> Provided material:
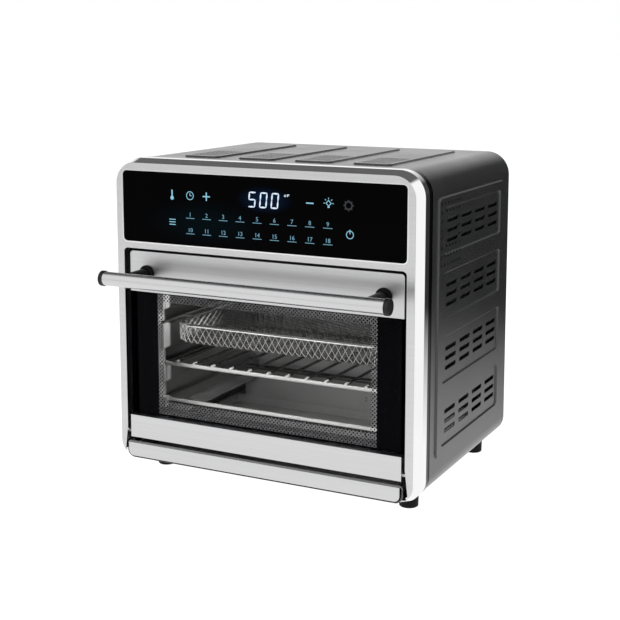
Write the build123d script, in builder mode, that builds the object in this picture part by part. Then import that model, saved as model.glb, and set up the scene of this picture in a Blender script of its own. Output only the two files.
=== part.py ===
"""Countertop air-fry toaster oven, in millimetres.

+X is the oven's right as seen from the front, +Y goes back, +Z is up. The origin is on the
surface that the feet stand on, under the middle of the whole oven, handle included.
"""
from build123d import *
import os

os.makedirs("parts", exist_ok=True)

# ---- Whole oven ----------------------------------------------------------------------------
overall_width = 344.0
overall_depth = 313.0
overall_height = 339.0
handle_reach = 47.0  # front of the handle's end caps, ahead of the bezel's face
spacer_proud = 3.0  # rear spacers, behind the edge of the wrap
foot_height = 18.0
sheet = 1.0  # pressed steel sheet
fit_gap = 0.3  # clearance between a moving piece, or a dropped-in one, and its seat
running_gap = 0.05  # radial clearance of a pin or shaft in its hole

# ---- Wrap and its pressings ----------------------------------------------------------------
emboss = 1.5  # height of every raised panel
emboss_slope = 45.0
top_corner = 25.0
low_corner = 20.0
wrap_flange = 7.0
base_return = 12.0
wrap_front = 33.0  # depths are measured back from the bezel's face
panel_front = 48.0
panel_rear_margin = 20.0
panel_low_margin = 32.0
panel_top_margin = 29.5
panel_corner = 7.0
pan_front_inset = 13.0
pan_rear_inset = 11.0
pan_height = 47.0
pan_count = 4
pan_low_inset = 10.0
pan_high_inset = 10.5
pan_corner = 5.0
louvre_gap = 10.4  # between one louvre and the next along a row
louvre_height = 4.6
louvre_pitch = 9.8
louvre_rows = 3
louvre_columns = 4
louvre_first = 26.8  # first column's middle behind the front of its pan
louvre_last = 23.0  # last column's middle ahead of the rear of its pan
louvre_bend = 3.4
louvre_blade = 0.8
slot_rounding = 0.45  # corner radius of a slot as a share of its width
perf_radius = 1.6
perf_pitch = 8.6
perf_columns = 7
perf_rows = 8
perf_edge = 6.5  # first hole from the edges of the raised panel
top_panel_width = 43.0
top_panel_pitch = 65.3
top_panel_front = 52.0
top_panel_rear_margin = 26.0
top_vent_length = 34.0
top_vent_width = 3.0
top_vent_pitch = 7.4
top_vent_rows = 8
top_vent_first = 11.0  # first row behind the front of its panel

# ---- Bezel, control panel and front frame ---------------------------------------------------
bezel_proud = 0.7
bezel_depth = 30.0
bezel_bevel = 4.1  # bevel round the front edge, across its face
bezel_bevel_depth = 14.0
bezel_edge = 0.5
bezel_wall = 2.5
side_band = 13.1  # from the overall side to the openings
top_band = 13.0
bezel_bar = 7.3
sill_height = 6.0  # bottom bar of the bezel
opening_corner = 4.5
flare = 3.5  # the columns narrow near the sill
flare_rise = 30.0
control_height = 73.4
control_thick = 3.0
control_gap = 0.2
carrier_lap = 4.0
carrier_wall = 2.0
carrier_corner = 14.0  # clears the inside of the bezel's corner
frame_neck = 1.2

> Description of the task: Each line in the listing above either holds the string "import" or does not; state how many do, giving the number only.

> Answer to the exercise: 3